I suppose I've been putting this shit off because I know I'm leaving for Japan soon and the car is just gonna sit. I realized I'd like to straighten it out before the car goes into deep-sleep.

Jibbberish
12-07-2015, 10:39 AM
Anyone else in here have an S14 SR in their S13? I'm taking a long period of leave in January to sort out some things. In the meantime, any suggestions with the problems I'm having would help to point me in the right direction. I've got two issues:

1.) When I'm cruising on the highway to work I'm close to 4000RPM @ ~64MPH. My mileage is off on my cluster but I know that my car has the correct speed sensor. The previous owner told me that he didn't mess with the final drive but I'm left wondering why my RPM is so high when I'm barely keeping up with the flow of traffic.
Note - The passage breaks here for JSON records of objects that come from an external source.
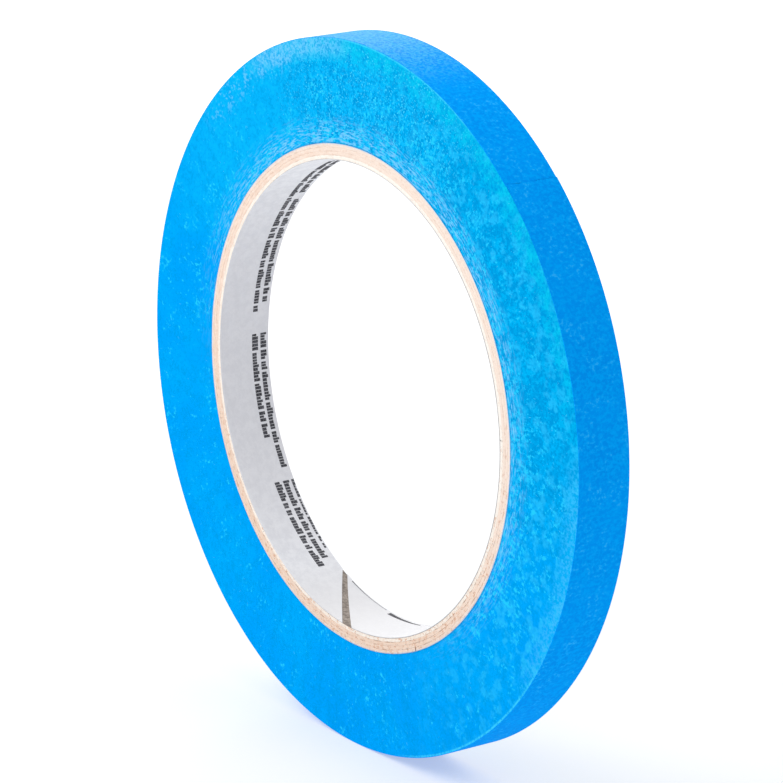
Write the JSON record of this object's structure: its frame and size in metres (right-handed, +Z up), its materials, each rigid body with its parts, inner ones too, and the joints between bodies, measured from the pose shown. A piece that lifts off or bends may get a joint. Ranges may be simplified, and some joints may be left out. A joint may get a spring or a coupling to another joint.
{
  "type": "masking tape roll",
  "caption": "Narrow roll of blue paper masking tape on a spirally wound board core with a printed white liner; the cut end of the tape peels up.",
  "frame": {"origin": "on the axis of the core's bore, half way across the tape's width", "axes": "+Y along the roll's axis, +Z up with the roll standing on its edge; the cut end of the tape is up and to the +X side"},
  "size_m": [0.1149, 0.0094, 0.1149],
  "materials": {
    "liner_paper": "smooth uncoated white paper with small black print",
    "core_board_cream": "cut edge of cream core board, fibrous",
    "core_board_tan": "cut edge of tan core board, fibrous",
    "tape_paper": "blue fine paper tape, satin on its outside, slit and slightly fibrous on the roll's sides",
    "tape_adhesive": "thin coat of tacky adhesive over the blue paper"
  },
  "bodies": {
    "roll": {"core_liner": "liner_paper", "core_inner_ply": "core_board_cream", "core_second_ply": "core_board_tan", "core_third_ply": "core_board_tan", "core_outer_ply": "core_board_cream", "wound_tape": "tape_paper", "outer_turn": "tape_paper"},
    "free_end": {"free_end_backing": "tape_paper", "free_end_adhesive": "tape_adhesive"}
  },
  "joints": [
    {"name": "free_end_peel", "type": "hinge", "parent": "roll", "child": "free_end", "pos_m": [0.05333, 0, 0.02164], "axis": [0, 1, 0], "range_deg": [0, 150]}
  ]
}
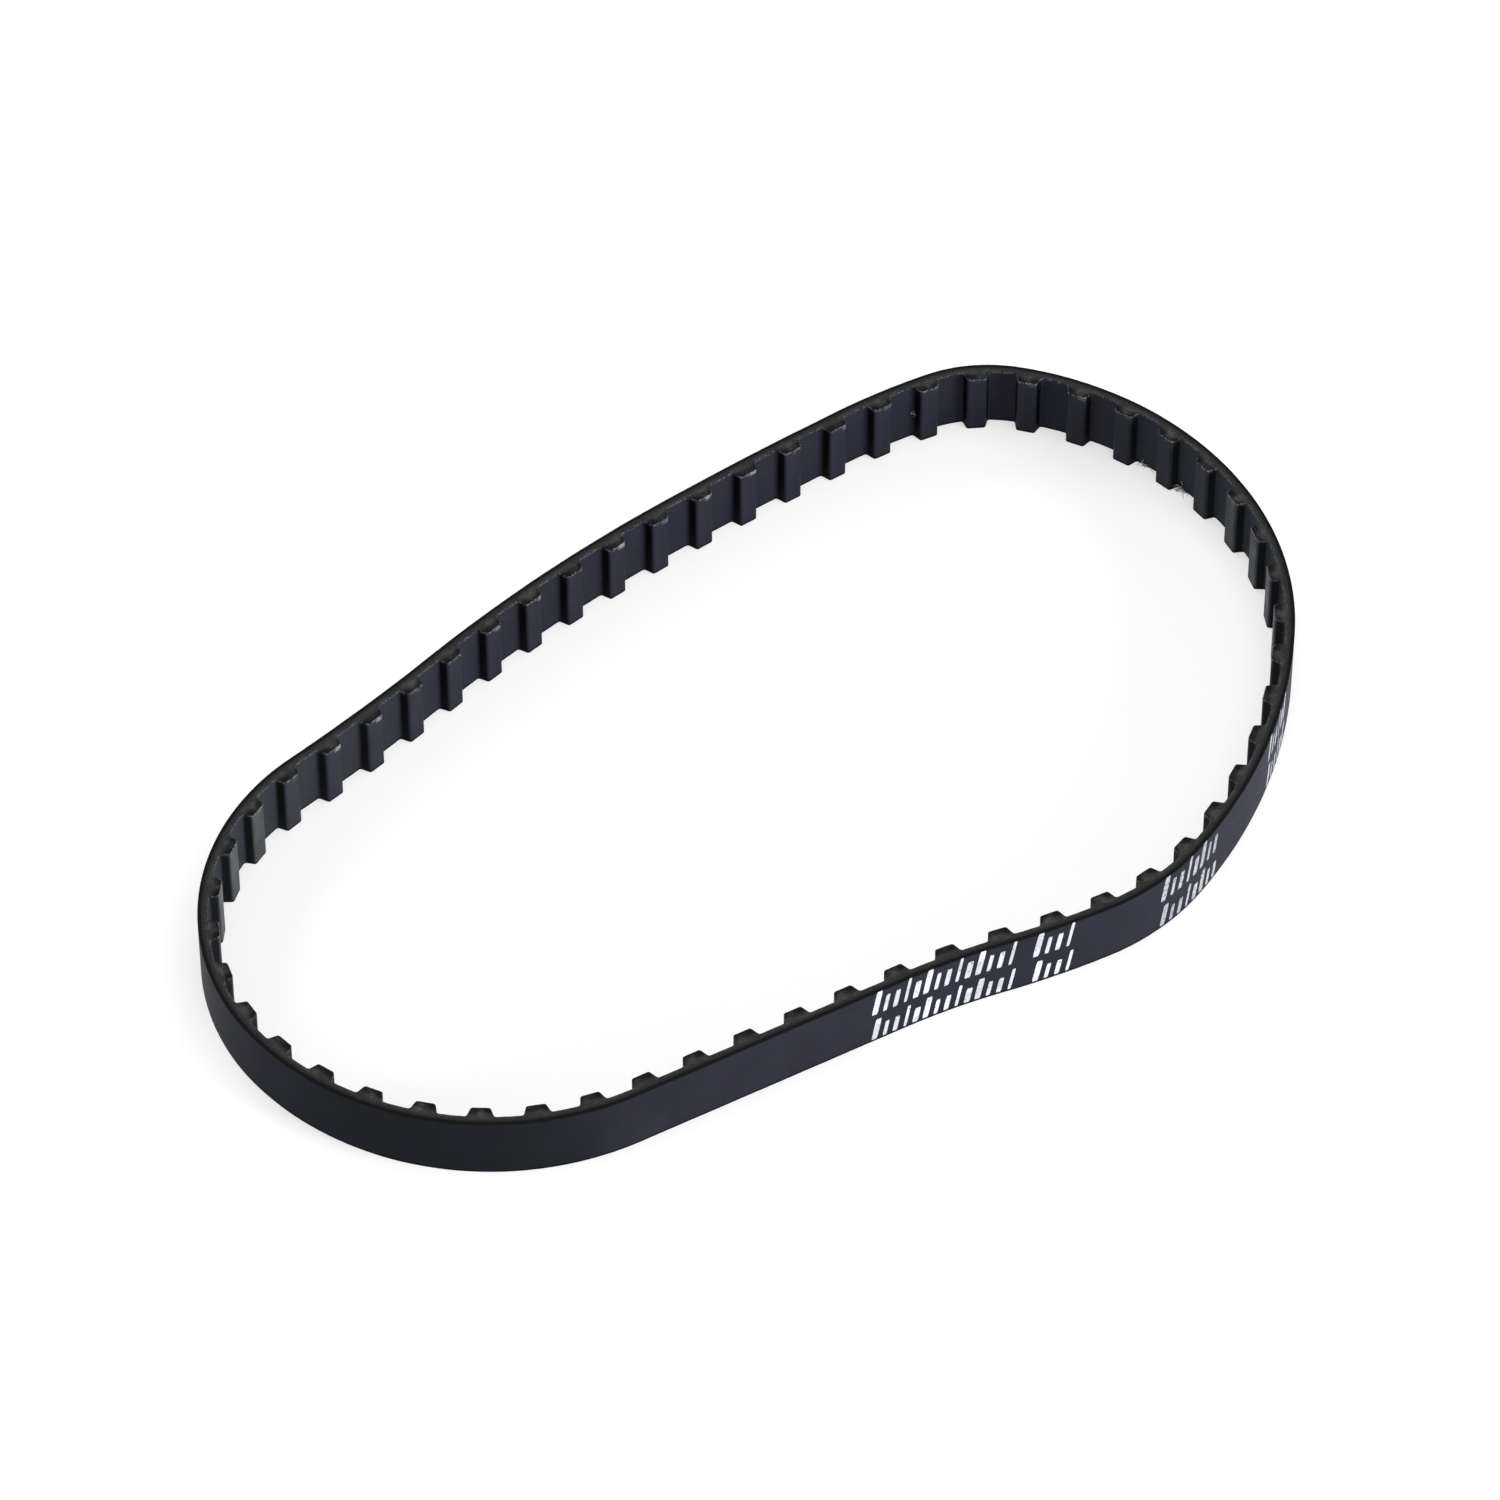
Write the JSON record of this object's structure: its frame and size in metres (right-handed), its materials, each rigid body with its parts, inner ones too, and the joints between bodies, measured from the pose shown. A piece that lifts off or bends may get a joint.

2.) Since I've owned the car (it's been over a year now) I've experienced issues with starting the car twice. There are no common denominators and I'm pretty stumped. I'll go somewhere to run errands, come back, and the car just won't turn over. It gets power and everything comes on but the starter won't even notice I'm trying to start the fucking thing. It happened to me again today before the gym. I made a stop nearby, was in and out in 15min, and when I came back out I got nothing. I was near the gym so I locked up and walked over. Worked out for a little over an hour and came back. Everything started up like normal.

I suppose I've been putting this shit off because I know I'm leaving for Japan soon and the car is just gonna sit. I realized I'd like to straighten it out before the car goes into deep-sleep.

1.) Smaller diameter wheel/tire combo?
2.) Check them grounds. Similar thing happened in my MR2 randomly so I sanded/cleaned up the grounds and it never happened again.